In the mid-2000s, the Four-Cylinder experienced a significant renovation. Changes included replacing two of the elevator banks with a fire elevator. One former BMW employee claims psychologists were consulted on the redesign of certain interior spaces, which included deliberately making some conference rooms feel “uncomfortable.” However, current BMW spokespeople couldn’t confirm whether this was indeed the case.
Looking into the future, BMW is working on a plan to redesign its current Werk 1 factory site next to the Four-Cylinder building as it prepares to transition that assembly line from internal combustion engine-vehicles to its “New Class” electric platform slated for 2026. The master plan includes a transformation for old buildings into new structures that BMW spokespeople claim will focus on “openness and transparency as well as sustainability.” Expected to be completed by 2030, the reimagined campus will have spaces for recreation as well as work for its 7000 employees from 52 countries.
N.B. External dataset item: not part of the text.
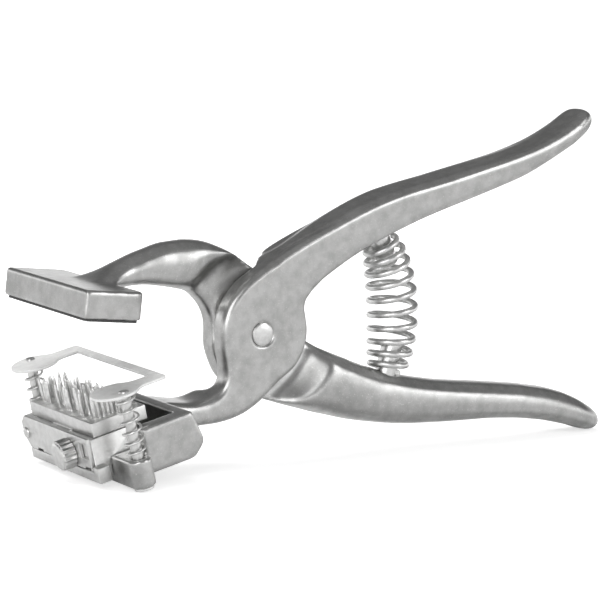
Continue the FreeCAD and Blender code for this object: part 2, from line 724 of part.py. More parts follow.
def tSlot(sketch, gap):
    """outline of the T-slot, or of the tongue, which is smaller by gap all round"""
    neck = "(Sizes.slot_neck_width / 2 - %s)" % gap
    sole = "(Sizes.slot_foot_width / 2 - %s)" % gap
    top = "-Sizes.holder_top + Sizes.slide_clearance * 3"
    shelf = "(-Sizes.holder_top - Sizes.slot_neck_depth - %s)" % gap
    base = "(-Sizes.holder_top - Sizes.slot_neck_depth - Sizes.slot_foot_depth + %s)" % gap
    polygon(sketch, [
        ("-" + neck, top), ("-" + neck, shelf), ("-" + sole, shelf), ("-" + sole, base),
        (sole, base), (sole, shelf), (neck, shelf), (neck, top),
    ])


slot = newSketch(holder, "YZ_Plane", "HolderSlot", "-Sizes.slot_end")
tSlot(slot, "0")
pocket(holder, slot, "Sizes.holder_front")
for hand in (-1, 1):
    tapped = newSketch(holder, "XY_Plane", "HolderTapped%s" % ("Near" if hand < 0 else "Far"),
                       "-Sizes.plinth_top")
    circle(tapped, ("-Sizes.holder_screw_x", "%d * Sizes.holder_screw_y" % hand),
           "Sizes.holder_screw_diameter / 2 + Sizes.press_clearance")
    pocket(holder, tapped, "Sizes.holder_screw_length - Sizes.box_bottom + Sizes.plinth_top"
           " + 2 * Sizes.slide_clearance", reverse=True)
clampBore = newSketch(holder, "YZ_Plane", "ClampBore", "-Sizes.holder_front - 1")
circle(clampBore, ("-Sizes.clamp_y", "-Sizes.clamp_z"),
       "Sizes.clamp_shank / 2 + Sizes.running_clearance")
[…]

The Four-Cylinder continues to stand as a beacon of BMW’s corporate identity, even as that identity has evolved over the decades. It, along with the nearby Olympic Village, is an enduring symbol of Munich and continues to attract visitors from near and far. “The relationship between the park, the building, and everything works extremely well together,” Bangle observes. “It makes you proud to work at BMW.”
Schwanzer died in 1975, just three years after the Four-Cylinder was completed. He may not be around any more to rescue great ideas from the shredder, but his legacy—and BMW’s—lives on in that cluster of four towers.